EXERCISE REQUIREMENTS:
Scan the lines below for the word "None". Copy each line you find it in.

DATA SECTION:

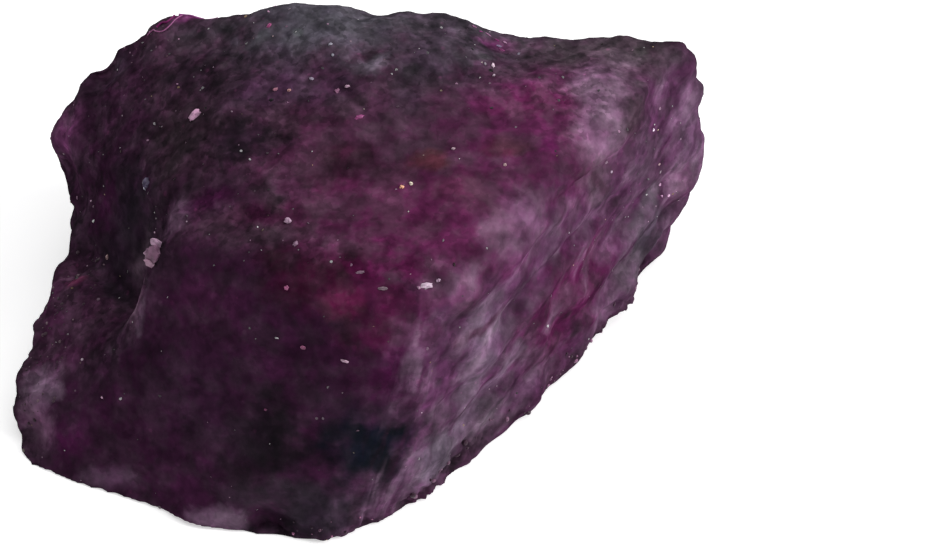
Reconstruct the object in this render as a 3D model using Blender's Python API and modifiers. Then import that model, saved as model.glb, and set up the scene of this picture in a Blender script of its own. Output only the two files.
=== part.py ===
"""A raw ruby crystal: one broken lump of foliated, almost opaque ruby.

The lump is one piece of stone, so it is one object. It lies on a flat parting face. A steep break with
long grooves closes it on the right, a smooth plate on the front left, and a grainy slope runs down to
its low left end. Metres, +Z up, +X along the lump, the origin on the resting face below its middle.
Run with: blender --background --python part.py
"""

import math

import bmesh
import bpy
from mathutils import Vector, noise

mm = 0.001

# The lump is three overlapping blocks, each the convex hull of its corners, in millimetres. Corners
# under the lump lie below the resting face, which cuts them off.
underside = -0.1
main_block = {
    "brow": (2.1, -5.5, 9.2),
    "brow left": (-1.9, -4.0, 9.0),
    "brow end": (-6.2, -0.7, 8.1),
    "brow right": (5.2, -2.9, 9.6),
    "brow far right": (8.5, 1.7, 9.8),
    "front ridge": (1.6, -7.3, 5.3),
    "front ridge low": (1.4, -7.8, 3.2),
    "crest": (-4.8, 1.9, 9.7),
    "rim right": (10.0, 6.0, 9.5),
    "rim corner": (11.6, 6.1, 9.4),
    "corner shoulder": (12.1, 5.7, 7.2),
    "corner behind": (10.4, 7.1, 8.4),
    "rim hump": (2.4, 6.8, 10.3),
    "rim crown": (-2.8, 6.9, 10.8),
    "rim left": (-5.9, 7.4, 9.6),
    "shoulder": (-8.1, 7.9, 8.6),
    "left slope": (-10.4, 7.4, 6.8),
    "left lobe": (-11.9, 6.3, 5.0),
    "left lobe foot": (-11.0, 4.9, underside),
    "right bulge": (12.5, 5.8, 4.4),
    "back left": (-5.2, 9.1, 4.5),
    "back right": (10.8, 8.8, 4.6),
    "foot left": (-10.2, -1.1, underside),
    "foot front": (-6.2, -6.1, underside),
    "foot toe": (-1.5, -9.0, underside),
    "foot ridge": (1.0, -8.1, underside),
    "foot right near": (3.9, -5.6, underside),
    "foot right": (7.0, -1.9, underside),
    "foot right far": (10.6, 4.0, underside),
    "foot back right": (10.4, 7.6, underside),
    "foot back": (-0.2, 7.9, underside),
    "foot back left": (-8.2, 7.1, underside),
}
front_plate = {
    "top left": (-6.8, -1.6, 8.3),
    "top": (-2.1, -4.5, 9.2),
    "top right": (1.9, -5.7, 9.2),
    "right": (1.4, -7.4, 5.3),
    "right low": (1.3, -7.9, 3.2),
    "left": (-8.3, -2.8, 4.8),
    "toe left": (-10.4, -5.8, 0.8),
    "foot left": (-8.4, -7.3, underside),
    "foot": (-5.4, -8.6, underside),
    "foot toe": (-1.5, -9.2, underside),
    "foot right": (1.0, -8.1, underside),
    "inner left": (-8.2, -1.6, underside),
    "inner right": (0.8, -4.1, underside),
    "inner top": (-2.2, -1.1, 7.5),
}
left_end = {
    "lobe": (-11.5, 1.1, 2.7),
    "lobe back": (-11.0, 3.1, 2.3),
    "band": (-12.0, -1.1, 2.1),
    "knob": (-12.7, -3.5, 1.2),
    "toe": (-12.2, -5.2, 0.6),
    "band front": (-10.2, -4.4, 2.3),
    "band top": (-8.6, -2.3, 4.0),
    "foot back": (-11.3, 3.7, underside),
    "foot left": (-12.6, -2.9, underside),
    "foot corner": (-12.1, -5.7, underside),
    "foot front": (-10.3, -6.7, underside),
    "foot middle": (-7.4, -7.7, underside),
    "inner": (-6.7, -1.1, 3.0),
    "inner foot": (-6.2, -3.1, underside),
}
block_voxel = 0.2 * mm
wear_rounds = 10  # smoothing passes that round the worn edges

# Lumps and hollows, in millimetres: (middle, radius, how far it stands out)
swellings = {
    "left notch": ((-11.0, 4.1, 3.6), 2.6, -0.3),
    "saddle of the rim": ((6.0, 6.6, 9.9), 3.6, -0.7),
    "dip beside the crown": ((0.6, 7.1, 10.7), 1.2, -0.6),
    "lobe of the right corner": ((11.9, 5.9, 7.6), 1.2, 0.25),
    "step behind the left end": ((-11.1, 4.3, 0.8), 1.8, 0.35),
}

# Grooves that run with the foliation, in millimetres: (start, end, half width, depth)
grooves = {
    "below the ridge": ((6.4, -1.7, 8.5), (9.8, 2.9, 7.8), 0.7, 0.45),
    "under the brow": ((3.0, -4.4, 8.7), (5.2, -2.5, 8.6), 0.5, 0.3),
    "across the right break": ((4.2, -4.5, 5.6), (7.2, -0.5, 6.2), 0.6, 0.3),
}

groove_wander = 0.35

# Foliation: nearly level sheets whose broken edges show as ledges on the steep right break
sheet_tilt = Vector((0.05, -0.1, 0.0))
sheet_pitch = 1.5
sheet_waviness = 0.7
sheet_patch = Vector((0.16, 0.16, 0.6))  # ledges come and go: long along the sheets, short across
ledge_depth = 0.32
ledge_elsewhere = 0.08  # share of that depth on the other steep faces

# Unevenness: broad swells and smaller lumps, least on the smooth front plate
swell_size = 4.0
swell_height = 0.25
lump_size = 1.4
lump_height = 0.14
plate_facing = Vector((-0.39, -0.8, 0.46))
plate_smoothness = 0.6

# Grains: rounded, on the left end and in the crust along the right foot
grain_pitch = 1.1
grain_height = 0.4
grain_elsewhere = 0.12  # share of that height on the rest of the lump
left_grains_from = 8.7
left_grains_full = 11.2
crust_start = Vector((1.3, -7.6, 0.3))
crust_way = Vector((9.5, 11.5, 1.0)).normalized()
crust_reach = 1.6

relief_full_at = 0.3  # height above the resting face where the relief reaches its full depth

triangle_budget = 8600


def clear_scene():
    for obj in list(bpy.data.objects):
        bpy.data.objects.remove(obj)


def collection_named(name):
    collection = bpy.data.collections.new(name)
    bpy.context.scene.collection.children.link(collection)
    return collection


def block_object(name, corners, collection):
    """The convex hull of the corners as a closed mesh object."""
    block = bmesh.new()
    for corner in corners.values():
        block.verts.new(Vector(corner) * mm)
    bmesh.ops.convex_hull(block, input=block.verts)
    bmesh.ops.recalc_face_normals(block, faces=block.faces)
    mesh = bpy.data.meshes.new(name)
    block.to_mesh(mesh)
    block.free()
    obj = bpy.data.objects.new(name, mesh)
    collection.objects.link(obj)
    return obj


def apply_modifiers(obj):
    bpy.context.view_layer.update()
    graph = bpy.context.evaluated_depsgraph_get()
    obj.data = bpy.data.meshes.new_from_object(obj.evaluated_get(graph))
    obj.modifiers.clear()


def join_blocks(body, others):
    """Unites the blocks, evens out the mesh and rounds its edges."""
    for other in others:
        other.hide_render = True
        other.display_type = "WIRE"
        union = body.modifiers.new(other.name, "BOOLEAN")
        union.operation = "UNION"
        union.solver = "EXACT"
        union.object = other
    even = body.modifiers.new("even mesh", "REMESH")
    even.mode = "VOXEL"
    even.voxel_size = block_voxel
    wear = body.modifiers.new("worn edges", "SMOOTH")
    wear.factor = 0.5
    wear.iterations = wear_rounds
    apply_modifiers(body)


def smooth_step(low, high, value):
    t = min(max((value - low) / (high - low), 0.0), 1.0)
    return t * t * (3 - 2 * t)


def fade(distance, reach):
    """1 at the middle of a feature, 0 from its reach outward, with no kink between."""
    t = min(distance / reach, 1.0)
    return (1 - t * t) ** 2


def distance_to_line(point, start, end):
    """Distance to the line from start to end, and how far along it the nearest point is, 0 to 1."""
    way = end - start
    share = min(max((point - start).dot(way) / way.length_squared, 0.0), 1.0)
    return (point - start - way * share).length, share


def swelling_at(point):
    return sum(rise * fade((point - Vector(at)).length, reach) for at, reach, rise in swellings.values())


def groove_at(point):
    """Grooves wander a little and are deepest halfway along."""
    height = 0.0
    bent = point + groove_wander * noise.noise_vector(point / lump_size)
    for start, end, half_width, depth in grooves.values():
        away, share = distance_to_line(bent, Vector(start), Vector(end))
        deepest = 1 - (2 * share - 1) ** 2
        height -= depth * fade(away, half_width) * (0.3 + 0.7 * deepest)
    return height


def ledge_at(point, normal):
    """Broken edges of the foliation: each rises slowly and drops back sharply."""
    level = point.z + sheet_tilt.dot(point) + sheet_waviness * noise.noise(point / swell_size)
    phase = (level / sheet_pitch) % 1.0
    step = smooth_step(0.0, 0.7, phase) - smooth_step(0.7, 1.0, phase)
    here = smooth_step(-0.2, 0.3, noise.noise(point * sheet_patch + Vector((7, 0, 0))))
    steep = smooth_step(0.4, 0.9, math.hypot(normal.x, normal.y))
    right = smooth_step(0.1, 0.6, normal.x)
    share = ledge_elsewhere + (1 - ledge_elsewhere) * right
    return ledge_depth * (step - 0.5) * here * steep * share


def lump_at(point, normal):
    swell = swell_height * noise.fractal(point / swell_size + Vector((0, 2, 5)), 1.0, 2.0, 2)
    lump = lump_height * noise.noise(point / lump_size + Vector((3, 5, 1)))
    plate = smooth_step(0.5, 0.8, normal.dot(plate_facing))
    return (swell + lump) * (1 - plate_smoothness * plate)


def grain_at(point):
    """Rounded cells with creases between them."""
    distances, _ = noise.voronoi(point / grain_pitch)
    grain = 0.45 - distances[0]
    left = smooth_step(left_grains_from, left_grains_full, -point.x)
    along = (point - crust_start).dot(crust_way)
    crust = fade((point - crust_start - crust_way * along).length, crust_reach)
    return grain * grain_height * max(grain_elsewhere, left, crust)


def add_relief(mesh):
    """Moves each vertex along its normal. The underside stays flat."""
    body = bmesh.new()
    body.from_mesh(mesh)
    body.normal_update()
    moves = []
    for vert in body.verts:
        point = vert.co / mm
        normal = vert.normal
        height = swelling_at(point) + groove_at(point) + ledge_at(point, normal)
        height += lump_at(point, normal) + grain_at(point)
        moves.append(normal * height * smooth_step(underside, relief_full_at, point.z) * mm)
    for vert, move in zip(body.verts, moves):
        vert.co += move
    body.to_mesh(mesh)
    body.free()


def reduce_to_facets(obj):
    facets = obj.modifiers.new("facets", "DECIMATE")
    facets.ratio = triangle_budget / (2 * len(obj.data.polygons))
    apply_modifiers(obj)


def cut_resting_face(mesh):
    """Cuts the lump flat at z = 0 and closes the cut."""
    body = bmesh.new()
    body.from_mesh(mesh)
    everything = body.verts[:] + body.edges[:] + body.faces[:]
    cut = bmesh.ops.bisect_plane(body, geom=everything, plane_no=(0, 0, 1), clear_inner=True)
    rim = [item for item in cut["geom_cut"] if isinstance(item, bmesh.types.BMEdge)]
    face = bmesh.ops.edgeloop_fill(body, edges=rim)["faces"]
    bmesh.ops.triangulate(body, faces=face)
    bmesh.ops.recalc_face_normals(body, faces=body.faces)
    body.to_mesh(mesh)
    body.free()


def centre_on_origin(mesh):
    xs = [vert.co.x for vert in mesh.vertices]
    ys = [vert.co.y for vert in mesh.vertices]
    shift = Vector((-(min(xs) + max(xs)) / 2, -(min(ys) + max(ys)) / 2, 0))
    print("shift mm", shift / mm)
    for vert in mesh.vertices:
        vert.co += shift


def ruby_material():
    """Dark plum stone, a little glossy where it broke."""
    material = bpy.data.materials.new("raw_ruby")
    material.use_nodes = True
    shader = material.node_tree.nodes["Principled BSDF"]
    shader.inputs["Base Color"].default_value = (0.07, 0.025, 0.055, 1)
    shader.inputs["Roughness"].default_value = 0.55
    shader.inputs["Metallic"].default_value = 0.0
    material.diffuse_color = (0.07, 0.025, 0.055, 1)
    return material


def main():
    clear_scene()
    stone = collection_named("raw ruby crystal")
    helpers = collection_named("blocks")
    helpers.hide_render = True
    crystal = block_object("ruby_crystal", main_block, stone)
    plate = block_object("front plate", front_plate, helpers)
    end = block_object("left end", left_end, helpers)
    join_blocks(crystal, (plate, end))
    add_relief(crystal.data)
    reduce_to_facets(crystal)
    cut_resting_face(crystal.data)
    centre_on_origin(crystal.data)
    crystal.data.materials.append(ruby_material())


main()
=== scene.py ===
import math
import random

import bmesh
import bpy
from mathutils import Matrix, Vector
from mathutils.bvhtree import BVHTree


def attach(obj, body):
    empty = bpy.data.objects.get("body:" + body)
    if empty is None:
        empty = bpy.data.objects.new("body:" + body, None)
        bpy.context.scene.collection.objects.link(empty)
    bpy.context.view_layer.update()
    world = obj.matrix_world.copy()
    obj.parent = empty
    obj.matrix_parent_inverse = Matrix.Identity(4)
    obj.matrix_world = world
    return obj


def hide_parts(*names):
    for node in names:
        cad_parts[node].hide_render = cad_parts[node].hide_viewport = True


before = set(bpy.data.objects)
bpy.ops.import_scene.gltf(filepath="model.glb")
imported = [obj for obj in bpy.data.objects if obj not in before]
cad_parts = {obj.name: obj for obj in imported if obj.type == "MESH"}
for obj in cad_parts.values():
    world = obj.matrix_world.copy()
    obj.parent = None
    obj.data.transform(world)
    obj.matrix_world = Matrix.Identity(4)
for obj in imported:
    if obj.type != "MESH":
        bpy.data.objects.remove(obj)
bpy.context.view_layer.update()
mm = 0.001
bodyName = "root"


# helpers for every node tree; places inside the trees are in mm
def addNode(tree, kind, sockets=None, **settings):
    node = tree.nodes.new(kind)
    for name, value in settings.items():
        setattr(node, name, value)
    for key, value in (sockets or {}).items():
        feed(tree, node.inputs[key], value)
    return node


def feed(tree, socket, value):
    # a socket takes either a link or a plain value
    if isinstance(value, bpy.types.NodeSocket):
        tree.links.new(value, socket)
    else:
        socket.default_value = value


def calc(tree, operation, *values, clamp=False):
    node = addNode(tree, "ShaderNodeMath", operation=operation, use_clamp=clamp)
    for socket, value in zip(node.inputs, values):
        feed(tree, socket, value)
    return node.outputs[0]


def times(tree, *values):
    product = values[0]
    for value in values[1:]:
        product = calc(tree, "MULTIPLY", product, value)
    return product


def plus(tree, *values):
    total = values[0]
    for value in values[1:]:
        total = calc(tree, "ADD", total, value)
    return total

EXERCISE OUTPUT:
    if empty is None:
        empty = bpy.data.objects.new("body:" + body, None)
    obj.parent = None
def addNode(tree, kind, sockets=None, **settings):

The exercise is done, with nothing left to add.